Andrew Stratford (died 30 November 1378), also known as Andrew de Stratford and Andrew de Strelford, was a medieval English landowner and verderer of the House of Stratford.

==Personal life and family==
Andrew was born into the House of Stratford around the beginning of the fourteenth century, a relation of Archbishop of Canterbury John de Stratford and his brother Robert Stratford (Bishop of Chichester). He was an associate of William of Wykeham, Bishop of Winchester and Chancellor of England. He married a woman called Christine, and they had a son (Robert) and through him at least two grandchildren (John and Joan). When Robert died prematurely, some time before 1392, Joan was sent to Romsey Abbey, becoming a nun on 19 September 1400, and his grandson John became a ward of the king, later inheriting his grandfather's lands. His descendants continued into the modern day, and can still be found in parts of Hampshire.

==Career==

===Church Clerk===
Prior to 1362 he was rector of the church of Gosberton, Lincolnshire, but exchanged it with Phillip de weston for the prebendary of Langtoft, which he held from 1362 to 1363. Throughout his life he held numerous church offices (at lay clerk level), including Canon of York, though he never progressed to the clergy; it is likely Stratford's comfortable career as a clerk in the church was aided by his influential ecclesiastical relatives (John, Robert and Ralph), and his friendship with the powerful William of Wykeham.

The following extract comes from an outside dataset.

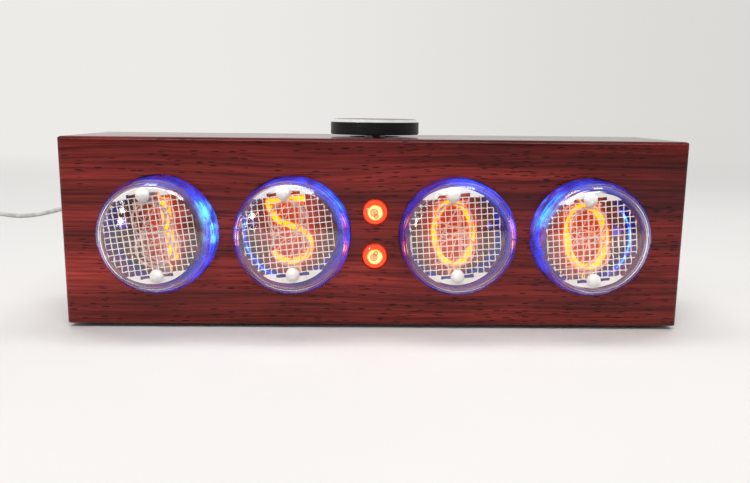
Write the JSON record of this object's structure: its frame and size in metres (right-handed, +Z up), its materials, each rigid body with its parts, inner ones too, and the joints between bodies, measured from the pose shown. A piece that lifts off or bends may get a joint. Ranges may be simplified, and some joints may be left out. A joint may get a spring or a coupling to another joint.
{
  "type": "nixie tube clock",
  "caption": "Desk clock in a solid red hardwood case with four end-view glow tubes, two neon colon lamps, a push-and-turn knob on top and a thin power lead.",
  "frame": {"origin": "on the table under the middle of the clock's box, leaving the power lead out", "axes": "+X along the case to the right seen from the dial, +Y from the dial to the back, +Z up"},
  "size_m": [0.379, 0.2666, 0.057],
  "materials": {
    "hardwood": "red-brown open-pored hardwood, satin varnish",
    "black_acrylic": "black cast acrylic sheet",
    "black_steel": "black oxide",
    "brass": "turned",
    "foot_rubber": "matt moulded",
    "tube_glass": "clear blown glass lit blue from behind",
    "pressed_glass": "pressed glass",
    "tinned_wire": "tinned",
    "anode_nickel": "etched nickel sheet, bright satin",
    "ceramic": "white fired ceramic",
    "numeral_steel": "etched steel sheet",
    "lit_numeral": "glowing orange in the gas",
    "lamp_glass": "neon lamp glass glowing red-orange",
    "circuit_board": "green solder mask",
    "zinc_steel": "zinc plated",
    "led_body": "moulded body",
    "chip_resin": "black moulded resin",
    "ferrite": "ground ferrite",
    "capacitor_sleeve": "sleeved can",
    "black_nylon": "moulded nylon",
    "cell_steel": "plated steel",
    "encoder_housing": "die-cast and blackened",
    "acetal": "moulded acetal",
    "shaft_metal": "turned",
    "anodised_black": "black anodised, fine turned, with a bright cut chamfer",
    "plug_metal": "nickel plated",
    "lead_pvc": "pale grey flexible PVC"
  },
  "bodies": {
    "case": {"wood_case": "hardwood", "rear_panel": "black_acrylic", "rear_screws": "black_steel", "threaded_inserts": "brass", "rubber_feet": "foot_rubber", "tube_1_glass": "tube_glass", "tube_1_base": "pressed_glass", "tube_1_pins": "tinned_wire", "tube_1_anode": "anode_nickel", "tube_1_posts": "ceramic", "tube_1_cathodes": "numeral_steel", "tube_1_lit_numeral": "lit_numeral", "tube_2_glass": "tube_glass", "tube_2_base": "pressed_glass", "tube_2_pins": "tinned_wire", "tube_2_anode": "anode_nickel", "tube_2_posts": "ceramic", "tube_2_cathodes": "numeral_steel", "tube_2_lit_numeral": "lit_numeral", "tube_3_glass": "tube_glass", "tube_3_base": "pressed_glass", "tube_3_pins": "tinned_wire", "tube_3_anode": "anode_nickel", "tube_3_posts": "ceramic", "tube_3_cathodes": "numeral_steel", "tube_3_lit_numeral": "lit_numeral", "tube_4_glass": "tube_glass", "tube_4_base": "pressed_glass", "tube_4_pins": "tinned_wire", "tube_4_anode": "anode_nickel", "tube_4_posts": "ceramic", "tube_4_cathodes": "numeral_steel", "tube_4_lit_numeral": "lit_numeral", "colon_lamp_glasses": "lamp_glass", "colon_lamp_electrodes": "tinned_wire", "display_board": "circuit_board", "board_standoffs": "brass", "board_screws": "zinc_steel", "backlight_leds": "led_body", "circuit_chips": "chip_resin", "boost_inductor": "ferrite", "reservoir_capacitor": "capacitor_sleeve", "cell_holder": "black_nylon", "backup_cell": "cell_steel", "encoder_body": "encoder_housing", "encoder_board": "circuit_board", "encoder_nut": "zinc_steel", "power_jack": "black_nylon", "power_jack_nut": "zinc_steel", "plug_barrel": "plug_metal", "plug_body": "lead_pvc", "cord": "lead_pvc", "cord_coil": "lead_pvc", "supply_plug_body": "lead_pvc", "supply_plug_shell": "plug_metal"},
    "rotor": {"encoder_rotor": "acetal"},
    "knob": {"knob": "anodised_black", "knob_grub_screw": "black_steel", "encoder_shaft": "shaft_metal"}
  },
  "joints": [
    {"name": "knob_turn", "type": "hinge", "parent": "case", "child": "rotor", "pos_m": [0, 0.005, 0.045], "axis": [0, 0, 1], "continuous": true},
    {"name": "knob_press", "type": "slide", "parent": "rotor", "child": "knob", "axis": [0, 0, -1], "range_m": [0, 0.0004], "stiffness_N_per_m": 2000, "springref_m": -0.0005}
  ]
}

===Verderer and landowner===
In later life he became a significant landowner in Hampshire and Wiltshire, as well as an active member of the communities, often loaning money to local businessmen and legally witnessing matters relating to land and property. He held (with his wife) land called ‘Haresmede’ in the northern part of South Baddesley (then called simply Baddesley) in the New Forest (referred to confusingly as "North Baddesley in the New Forest," but distinct from the separate village of North Baddesley, which is not in the New Forest), and acted as Verderer in the forest of "Claryndon" in Wiltshire until his death. He also held land in Vernhams Dean in the county of Hampshire, alongside land in Chute, Whelpley, Cowesfield, Alderstone and Winterbourne, in the county of Wiltshire. These passed on to his son Robert and, when he came of age, to his grandson John.

==Death==
Stratford died on 30 November 1378, his widow Christine dying 31 July 1396. Their son Robert died around the late 1380s, at which time his grandson John became ward of the king, and his granddaughter Joan was sent to Romsey Abbey, where she became a nun in 1399.